Más evidente que nunca. Contorsiones de la voz y antojos vocales.

domingo, 8 de agosto de 2010

Domingos




Cualquier mañana de domingo, en rigor, puede ser la misma. Santiago de Chile, Avda. Providencia, 10 am en punto, acabo de regresar de Valparaíso y espero la micro para ir a casa. Sol y frío. Suenan las campanas de una Iglesia que no conozco. Esas campanas y algo en la luminosidad del día, me llevan al domingo que llegué a Madrid. Cuando salimos del metro y aparecimos en una calle, Claudia A. y yo, las maletas; recuerdo lo que sentí cuando respiré ese aire, cuando palpé el rumor del verano que nacía, pleno sol a tres días de mi cumpleaños.

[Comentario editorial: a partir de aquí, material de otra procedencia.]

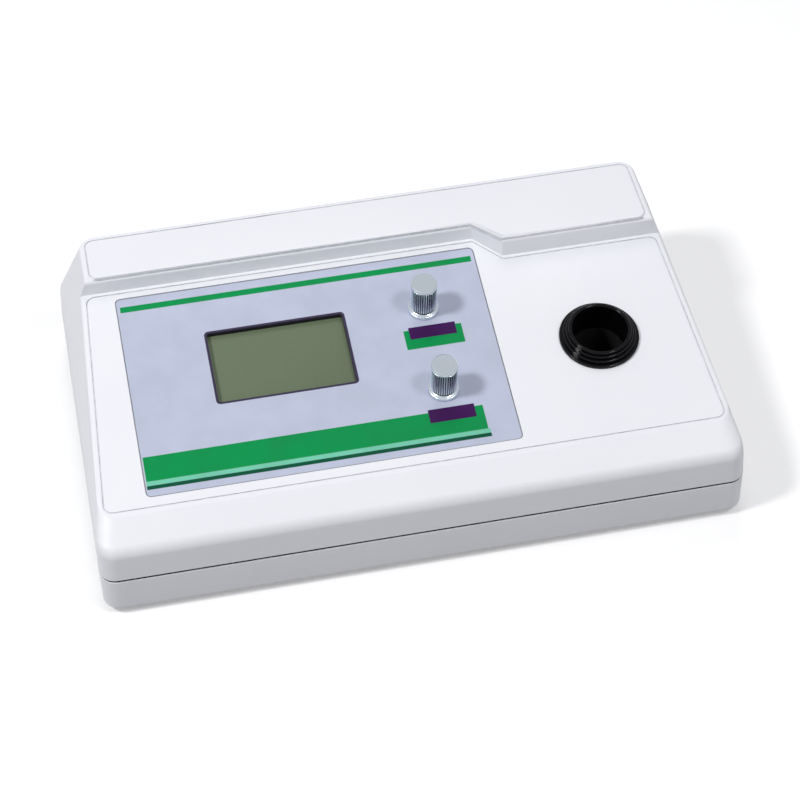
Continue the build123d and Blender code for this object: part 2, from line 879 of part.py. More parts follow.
def optics_screws():
    solids = []
    for side in ("left", "right", "front"):
        for x, y in optics_hole_places(side):
            solids.append(beam_side(Pos(x, y, optics_flange) * screw(6.0), side))
    return group(solids)


def drilled(body, side):
    for x, y in optics_hole_places(side):
        body -= Pos(x, y, 0) * rod(screw_hole_radius, optics_flange)
    return body


def lamp_housing():
    body = optics_flange_plate("left") + rod(lamp_tube_radius, lamp_tube_length)
    body -= rod(lamp_bore_radius, lamp_tube_length)
    return beam_side(drilled(body, "left"), "left")


def lens():
    """A plano-convex lens at the holder's end of the lamp tube."""
    disc = rod(lamp_bore_radius - lens_gap, lens_thickness * 0.5)
    dome = Pos(0, 0, lens_thickness - lens_curve) * Sphere(lens_curve)
    room = Pos(0, 0, lens_thickness * 0.5) * rod(lamp_bore_radius - lens_gap, lens_thickness)
    return beam_side(disc + (dome & room), "left")


def lens_ring():
    ring = tube(lamp_bore_radius - lens_gap, lamp_bore_radius - lens_ring_wall, lens_ring_thickness)
    return beam_side(Pos(0, 0, lens_thickness) * ring, "left")


def lamp_base():
    """The round board that closes the tube and carries the lamp."""
    disc = rod(lamp_tube_radius, lamp_base_thickness)
    return beam_side(Pos(0, 0, lamp_tube_length) * disc, "left")


def lamp():
    bulb = rod(lamp_radius, lamp_length - lamp_radius, top_down)
    bulb += Pos(0, 0, lamp_radius - lamp_length) * Sphere(lamp_radius)
    bulb += rod(lamp_radius + lamp_rim, 2 * lamp_rim, top_down)
    return beam_side(Pos(0, 0, lamp_tube_length) * bulb, "left")


def detector_housing():
    body = optics_flange_plate("front") + block(detector_side, detector_side, detector_length, 1.0)
    body -= rod(photodiode_radius + fit_gap, detector_length)
    return beam_side(drilled(body, "front"), "front")


def photodiode():
    can = rod(photodiode_radius, photodiode_length, top_down)
    can += rod(photodiode_radius + 0.2, 0.5, top_down)
    return beam_side(Pos(0, 0, detector_length) * can, "front")


def detector_board():
    board = block(detector_board_width, detector_board_height, board_thickness)
    chip = Pos(0, -8, board_thickness) * block(5, 4, 1.6)
    header = Pos(0, 8, board_thickness) * block(10, 2.5, 6)
    return beam_side(Pos(0, 0, detector_length) * (board + chip + header), "front")


def beam_trap():
    """A blind black cap opposite the lamp, with a cone inside that swallows the beam."""
    body = optics_flange_plate("right") + rod(trap_radius, trap_length)
    body -= Cone(trap_radius - 2.0, 0.5, trap_length - 2.0, align=bottom_up)
    return beam_side(drilled(body, "right"), "right")


def rear_plane_place(shape, x, z, out=0.0):
    """Set a shape built on XY with Z outwards on the rear panel's outer face."""
    face = Plane(origin=(0, front_y + rear_panel_back, 0), x_dir=(-1, 0, 0), z_dir=(0, 1, 0))
    return face * Pos(-x, z, out) * shape


def rear_middle_z():
    return base_z + bay_bottom + bay_height / 2


def panel_room(width, height):
    """An opening through the rear plate for a body of the given size, with a fit gap round it."""
    return block(width + 2 * fit_gap, height + 2 * fit_gap, rear_panel_thickness, align=top_down)


def rear_panel():
    """The flat plate in the rear bay that carries the inlet and the switch."""
    width = bay_width - 2 * panel_gap
    height = bay_height - 2 * panel_gap
    plate = block(width, height, rear_panel_thickness, align=top_down)
    plate = rear_plane_place(plate, bay_x, rear_middle_z())
    for x, z in rear_screw_places():
        plate -= rear_plane_place(rod(screw_hole_radius, rear_panel_thickness, top_down), x, z)
    plate -= rear_plane_place(panel_room(inlet_width, inlet_height), inlet_x, rear_middle_z())
    for side in (-1, 1):
        hole = rod(screw_hole_radius, rear_panel_thickness, top_down)
        plate -= rear_plane_place(hole, inlet_x + side * inlet_screw_pitch / 2, rear_middle_z())
    room = panel_room(switch_body_width, switch_body_height)
    return plate - rear_plane_place(room, switch_x, rear_middle_z())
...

Otro domingo, meses atrás, sol de otoño en Ciudad de México, Pablo L., Sergio R. y yo, otro día domingo en una Iglesia instalada en las calles cercanas al Zócalo. Entramos. Pablo L. caminaba y miraba a los santos, yo estaba quieta frente a un Jesús de piel muy oscura con un faldón precioso. Recuerdo cómo nuestras miradas se medían de un lado a otro en esa Iglesia; recuerdo ese silencio, el silencio y la lucha entre ambos. Vuelvo a Madrid. Entramos con Pablo L. un día domingo a una Iglesia ¿Fue antes o después de pasar por la Calle del Codo? ¿Fue antes o después de ese domingo en que viajé de Barcelona a Madrid durante el día? Pablo L. me esperó en una estación de metro, no recuerdo en este momento su nombre. Pablo L. me esperó con un libro lleno de flores azules bajo el brazo; yo había escrito durante el camino un cuaderno con hojas negras que después le regalaría. Yo me quedé con el libro, él con el cuaderno: simuladores para hacernos creer que tan lejos no estamos el uno del otro.

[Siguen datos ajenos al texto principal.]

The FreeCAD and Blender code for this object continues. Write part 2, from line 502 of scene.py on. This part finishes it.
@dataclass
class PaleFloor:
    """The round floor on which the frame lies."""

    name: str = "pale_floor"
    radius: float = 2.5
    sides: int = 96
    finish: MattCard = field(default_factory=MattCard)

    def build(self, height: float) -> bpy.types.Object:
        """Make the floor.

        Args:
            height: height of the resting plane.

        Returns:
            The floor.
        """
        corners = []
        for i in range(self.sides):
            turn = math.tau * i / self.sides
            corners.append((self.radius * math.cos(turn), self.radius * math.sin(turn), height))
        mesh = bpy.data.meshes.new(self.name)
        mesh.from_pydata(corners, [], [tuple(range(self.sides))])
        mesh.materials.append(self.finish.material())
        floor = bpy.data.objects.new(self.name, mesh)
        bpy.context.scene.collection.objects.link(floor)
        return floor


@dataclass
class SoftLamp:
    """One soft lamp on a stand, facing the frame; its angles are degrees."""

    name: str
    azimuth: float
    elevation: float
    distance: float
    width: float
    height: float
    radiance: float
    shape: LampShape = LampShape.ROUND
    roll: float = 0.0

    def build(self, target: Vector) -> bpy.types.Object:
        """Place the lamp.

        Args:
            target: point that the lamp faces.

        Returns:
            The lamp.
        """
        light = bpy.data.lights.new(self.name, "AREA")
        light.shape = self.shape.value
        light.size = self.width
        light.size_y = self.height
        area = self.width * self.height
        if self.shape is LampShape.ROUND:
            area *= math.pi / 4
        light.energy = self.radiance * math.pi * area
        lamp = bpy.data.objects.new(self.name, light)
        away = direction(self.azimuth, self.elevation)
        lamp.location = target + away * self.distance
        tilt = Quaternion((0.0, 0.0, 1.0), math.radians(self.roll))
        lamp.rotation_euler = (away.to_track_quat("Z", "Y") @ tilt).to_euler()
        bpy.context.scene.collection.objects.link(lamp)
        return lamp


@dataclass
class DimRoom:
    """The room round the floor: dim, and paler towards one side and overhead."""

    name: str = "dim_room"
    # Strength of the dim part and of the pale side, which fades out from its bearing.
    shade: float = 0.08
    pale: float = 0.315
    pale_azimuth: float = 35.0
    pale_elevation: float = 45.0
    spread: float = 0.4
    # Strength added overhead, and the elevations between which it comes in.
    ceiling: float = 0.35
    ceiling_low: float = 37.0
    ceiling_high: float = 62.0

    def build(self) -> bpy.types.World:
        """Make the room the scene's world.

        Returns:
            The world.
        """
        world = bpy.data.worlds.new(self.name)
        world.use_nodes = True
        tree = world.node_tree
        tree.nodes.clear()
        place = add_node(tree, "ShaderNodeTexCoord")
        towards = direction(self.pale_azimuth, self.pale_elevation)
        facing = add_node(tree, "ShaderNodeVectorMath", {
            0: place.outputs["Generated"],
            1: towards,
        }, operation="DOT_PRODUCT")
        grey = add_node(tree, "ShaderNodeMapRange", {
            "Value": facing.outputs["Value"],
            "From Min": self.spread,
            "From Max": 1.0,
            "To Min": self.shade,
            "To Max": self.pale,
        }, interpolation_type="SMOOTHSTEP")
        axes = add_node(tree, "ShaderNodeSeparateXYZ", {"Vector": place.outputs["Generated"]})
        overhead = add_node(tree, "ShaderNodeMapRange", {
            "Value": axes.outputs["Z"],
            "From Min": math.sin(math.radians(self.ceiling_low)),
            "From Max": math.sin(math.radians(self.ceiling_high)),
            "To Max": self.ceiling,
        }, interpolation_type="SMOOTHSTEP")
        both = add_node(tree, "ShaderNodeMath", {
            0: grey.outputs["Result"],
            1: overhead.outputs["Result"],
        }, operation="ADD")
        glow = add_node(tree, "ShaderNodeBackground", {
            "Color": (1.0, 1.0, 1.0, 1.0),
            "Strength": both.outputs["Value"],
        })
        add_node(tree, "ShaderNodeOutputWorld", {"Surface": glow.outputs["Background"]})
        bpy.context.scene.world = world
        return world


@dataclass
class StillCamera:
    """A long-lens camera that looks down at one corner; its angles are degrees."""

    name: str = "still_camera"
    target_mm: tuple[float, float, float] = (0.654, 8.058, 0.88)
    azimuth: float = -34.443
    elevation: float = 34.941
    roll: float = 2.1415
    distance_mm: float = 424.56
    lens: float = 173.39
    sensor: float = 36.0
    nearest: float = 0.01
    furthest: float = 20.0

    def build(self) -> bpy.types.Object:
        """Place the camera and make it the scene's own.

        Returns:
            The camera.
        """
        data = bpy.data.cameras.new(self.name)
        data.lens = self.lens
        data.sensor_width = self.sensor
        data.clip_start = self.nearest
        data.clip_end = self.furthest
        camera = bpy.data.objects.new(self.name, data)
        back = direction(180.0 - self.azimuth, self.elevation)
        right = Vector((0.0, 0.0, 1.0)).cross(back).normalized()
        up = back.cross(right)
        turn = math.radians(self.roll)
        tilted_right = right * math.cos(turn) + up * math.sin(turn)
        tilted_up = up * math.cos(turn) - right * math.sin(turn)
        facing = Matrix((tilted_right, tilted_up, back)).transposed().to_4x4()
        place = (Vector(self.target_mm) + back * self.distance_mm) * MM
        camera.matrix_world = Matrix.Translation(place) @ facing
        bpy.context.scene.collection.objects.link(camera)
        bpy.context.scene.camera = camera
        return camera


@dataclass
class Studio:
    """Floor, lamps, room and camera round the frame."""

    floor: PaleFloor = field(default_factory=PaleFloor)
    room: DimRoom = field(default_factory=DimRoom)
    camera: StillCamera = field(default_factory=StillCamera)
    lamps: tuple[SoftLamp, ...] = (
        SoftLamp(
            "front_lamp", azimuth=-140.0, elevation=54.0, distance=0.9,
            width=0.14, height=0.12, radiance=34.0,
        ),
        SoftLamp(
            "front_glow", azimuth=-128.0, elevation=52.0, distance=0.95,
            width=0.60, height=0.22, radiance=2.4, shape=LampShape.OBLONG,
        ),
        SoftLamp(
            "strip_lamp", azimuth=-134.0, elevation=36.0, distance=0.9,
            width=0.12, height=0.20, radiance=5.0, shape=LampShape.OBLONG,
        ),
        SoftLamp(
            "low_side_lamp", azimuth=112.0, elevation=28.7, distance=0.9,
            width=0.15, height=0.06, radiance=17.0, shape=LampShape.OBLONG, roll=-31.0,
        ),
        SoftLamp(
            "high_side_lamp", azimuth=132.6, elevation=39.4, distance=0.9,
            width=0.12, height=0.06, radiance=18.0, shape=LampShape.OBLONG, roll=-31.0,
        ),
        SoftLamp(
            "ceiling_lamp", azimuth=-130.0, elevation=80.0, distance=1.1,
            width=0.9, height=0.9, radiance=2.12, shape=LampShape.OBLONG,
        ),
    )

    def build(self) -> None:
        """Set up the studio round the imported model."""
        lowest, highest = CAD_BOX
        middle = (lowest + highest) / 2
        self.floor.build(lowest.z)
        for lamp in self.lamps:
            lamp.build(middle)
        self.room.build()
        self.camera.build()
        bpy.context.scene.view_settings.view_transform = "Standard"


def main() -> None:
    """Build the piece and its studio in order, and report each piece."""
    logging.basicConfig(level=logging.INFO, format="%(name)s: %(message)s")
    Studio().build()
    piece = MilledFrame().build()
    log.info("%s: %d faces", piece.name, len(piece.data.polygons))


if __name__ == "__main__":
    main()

Este domingo cae tierra sobre mí. Tierra cruda. Anoche en un bar se lo escuché decir a Tomás mientras me explicaba en qué trabajaba. Tomás, un chico de rulos rubios y ojos claros con el que bailé y bebí whisky de su vaso: tierra cruda. Su única y magnífica aparición esa noche para decir algo como esto: tierra cruda. Bailamos un bolero, algo de David Bowie. Tierra cruda. Antes de eso había leído en ese mismo bar, fragmentos de mi perla suelta acompañada por el piano que tocó Sebastián, el novio de Isabel. Una noche preciosa en el cerro Artillería. Al amanecer estábamos con Héctor en el terminal de buses, esperando por el nuestro, muertos de frío y dormitando en unas bancas. Llegamos a Santiago lamentándonos sarcásticamente de otro fracaso y de otra noche más. Otra.
Héctor parte de nuevo hacia México. Tierra cruda. Cae tierra sobre mí. Cae el sol. Pero eso mismo es tierra cruda. La separo, la disecciono, eso es. Tierra cruda, más conocida por adobe, decía Tomás.
Este domingo, tantos otros, los coloco en un hilo delgado para mí. O en una tela que doblo, bordo y observo; todos amparos, todos recuerdos, los sabores de un recuento de tonos, tonterías, amor.